All in all, I'd say that "a couple hundred bucks" is a pretty reasonable assumption, which is still affordable for dedicated hobbyists (I just looked up the price of Märklin model locomotives, which also cost a couple hundred). Especially considering that you get $300 of free trial quota if you sign up - if you're fast, you may even be able to run this for free.

BigQuery pricing is highly dependent on what you query, but I'd call $5 per TB of data queried affordable (i.e. for $5, you can run 10 queries over a 100 GB dataset, and only the columns you touch in your query actually count against the amount of data). And the performance is just insane.

jonesb6 · on Feb 17, 2016

Damn. I underestimated GCE. Thanks for doing the research, you cleared up my naivety on this.
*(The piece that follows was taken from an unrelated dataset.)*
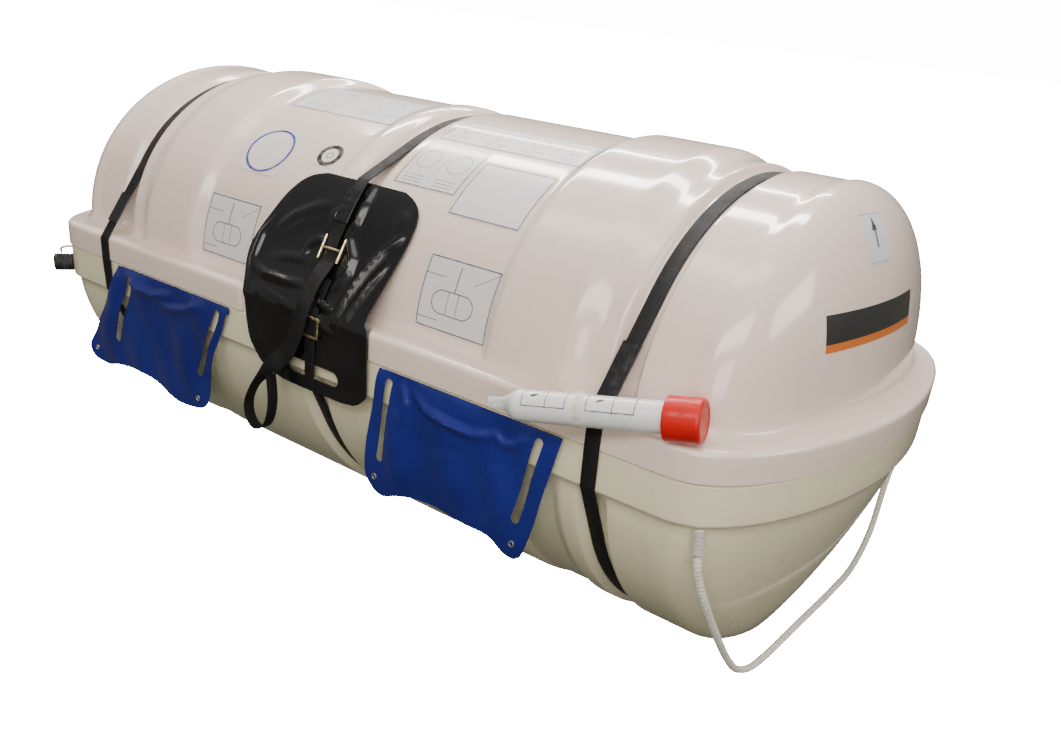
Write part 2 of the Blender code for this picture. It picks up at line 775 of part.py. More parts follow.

The per hour pricing is especially surprising.

vgt · on Feb 17, 2016

very nice analysis...

I've written on this topic the other week: https://cloud.google.com/blog/big-data/2016/02/understanding...

Basically, in VM terms BigQuery lets you scale to thousands of cores in seconds, for just a few seconds, and you get per-second billing. Pretty cost-efficient :)

tlarkworthy · on Feb 17, 2016

great analysis, and if you are cost sensitive, be sure to have a much smaller dataset to practice the pipeline and subsequent queries on too! Blowing $300 per failed attempt can get expensive

pgrote · on Feb 16, 2016

Seems odd one wasn't included. At the least, I expected a grand total.

faizshah · on Feb 17, 2016

Anybody find a download for the dataset? Would prefer to take a look at it locally.